I am a big fan of evolutionary stories, and the ingenious ways modern psychologists try to test them, whether by comparing humans with apes and monkeys, or by practicing elaborate deceptions on small children. As it turns out, evolution has provided us with very robust tools for dealing with the social world. We find it easier than not to imagine that other people reason the same way we do, or that events have causes. If we feel that we are being watched, or that a deceased loved one might be alive but out of town for a long stretch, it’s only natural. It’s but a small step to extending such imaginings to the supernatural realm, with or without a specifically religious apparatus in place.
After demonstrating all this, Bering continues, as a rationalist atheist, to rue it. He says, “We can squint our mind’s eye so that the glare of our subjective biases is reduced, but in general we’ve evolved a powerful set of cognitive illusions preventing us from sustained moments of clarity.” Many people won’t even go that far, because such moments of clarity are so much less satisfying than the comfort of the illusion.
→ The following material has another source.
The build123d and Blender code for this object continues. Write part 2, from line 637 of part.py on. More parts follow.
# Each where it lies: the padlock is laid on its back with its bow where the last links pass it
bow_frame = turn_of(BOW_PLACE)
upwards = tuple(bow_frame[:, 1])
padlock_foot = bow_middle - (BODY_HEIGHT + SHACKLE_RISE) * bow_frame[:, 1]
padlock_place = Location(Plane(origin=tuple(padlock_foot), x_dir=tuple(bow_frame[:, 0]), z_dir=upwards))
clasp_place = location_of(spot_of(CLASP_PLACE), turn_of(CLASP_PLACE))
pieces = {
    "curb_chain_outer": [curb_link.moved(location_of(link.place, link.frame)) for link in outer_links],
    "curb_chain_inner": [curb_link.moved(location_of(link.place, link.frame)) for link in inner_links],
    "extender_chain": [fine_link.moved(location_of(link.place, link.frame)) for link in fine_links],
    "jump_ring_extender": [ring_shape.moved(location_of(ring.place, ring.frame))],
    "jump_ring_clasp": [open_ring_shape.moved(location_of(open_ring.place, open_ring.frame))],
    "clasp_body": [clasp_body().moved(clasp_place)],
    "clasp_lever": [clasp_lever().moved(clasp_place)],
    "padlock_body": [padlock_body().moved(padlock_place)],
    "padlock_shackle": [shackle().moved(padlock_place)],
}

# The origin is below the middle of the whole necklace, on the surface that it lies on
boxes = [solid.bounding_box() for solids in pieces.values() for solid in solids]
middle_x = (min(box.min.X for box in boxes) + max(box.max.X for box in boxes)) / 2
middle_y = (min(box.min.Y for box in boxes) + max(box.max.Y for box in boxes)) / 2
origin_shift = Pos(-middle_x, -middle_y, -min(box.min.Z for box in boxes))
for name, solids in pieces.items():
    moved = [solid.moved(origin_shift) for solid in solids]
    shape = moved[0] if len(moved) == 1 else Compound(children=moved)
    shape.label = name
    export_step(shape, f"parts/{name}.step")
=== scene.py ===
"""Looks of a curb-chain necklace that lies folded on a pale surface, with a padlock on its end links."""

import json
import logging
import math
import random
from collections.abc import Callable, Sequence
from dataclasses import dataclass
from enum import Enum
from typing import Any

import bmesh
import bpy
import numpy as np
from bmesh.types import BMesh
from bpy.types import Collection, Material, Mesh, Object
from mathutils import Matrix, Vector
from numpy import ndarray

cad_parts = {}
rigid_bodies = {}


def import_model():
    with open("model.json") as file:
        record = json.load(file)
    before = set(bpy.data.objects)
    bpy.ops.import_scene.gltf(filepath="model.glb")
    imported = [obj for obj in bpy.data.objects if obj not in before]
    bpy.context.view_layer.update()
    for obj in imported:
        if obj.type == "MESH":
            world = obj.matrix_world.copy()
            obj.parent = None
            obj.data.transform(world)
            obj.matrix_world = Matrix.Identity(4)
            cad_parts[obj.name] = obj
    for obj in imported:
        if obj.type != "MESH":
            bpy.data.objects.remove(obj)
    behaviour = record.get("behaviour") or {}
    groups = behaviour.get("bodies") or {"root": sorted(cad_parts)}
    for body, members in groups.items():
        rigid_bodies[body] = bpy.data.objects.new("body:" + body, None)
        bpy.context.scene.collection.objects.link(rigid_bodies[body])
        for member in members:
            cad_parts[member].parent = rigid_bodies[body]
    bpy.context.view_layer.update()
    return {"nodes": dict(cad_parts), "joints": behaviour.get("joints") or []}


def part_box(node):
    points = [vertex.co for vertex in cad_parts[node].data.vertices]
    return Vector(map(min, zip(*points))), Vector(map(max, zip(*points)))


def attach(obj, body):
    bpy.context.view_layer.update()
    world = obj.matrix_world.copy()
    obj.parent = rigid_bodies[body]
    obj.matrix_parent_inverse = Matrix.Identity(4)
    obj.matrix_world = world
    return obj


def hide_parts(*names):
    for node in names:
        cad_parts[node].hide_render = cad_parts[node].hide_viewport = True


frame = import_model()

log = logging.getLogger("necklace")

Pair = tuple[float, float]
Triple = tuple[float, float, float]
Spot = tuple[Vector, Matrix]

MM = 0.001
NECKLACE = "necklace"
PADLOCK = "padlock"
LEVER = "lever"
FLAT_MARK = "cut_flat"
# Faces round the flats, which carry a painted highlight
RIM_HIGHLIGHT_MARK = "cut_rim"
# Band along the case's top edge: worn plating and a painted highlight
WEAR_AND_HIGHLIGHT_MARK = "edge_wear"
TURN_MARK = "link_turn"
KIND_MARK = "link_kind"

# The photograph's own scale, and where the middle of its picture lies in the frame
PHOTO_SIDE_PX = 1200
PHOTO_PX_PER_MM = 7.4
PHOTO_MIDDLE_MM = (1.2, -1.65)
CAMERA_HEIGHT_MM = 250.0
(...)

In short, viewing these things as illusions dispels them only in very tough-minded people, (or people with Asperger’s syndrome, which may tell us something in itself.) Bering’s conclusion is that we are the first generation with the psychological insight to see the Man behind the Curtain of our evolutionary heritage, but he doubts we’ll do it, and he admits that it’s an open philosophical question whether we’d be better off for it. (His passing suggestion that today’s social-tracking technology, all those traffic-cams and closed-circuit video systems, could replace our natural sense of an all-seeing, all-judging Almighty, strikes me as distinctly dystopian.)
In the end, I was hoping for more philosophy than this book has room for. Yes, our sense of the presence of God may be an illusion, but what then? Bering’s work stops short of grappling with the experiential reasons people might have for finding his purely logical reflections somewhat beside the point.
The short answer, and one which Bering slightly too humorless to come up with, is the joke at the end of Woody Allen’s "Annie Hall", about the guy who goes to a psychiatrist.and says, 'Doc, uh, my brother's crazy, he thinks he's a chicken,' and the doctor says, 'well why don't you turn him in?' And the guy says, 'I would, but I need the eggs.’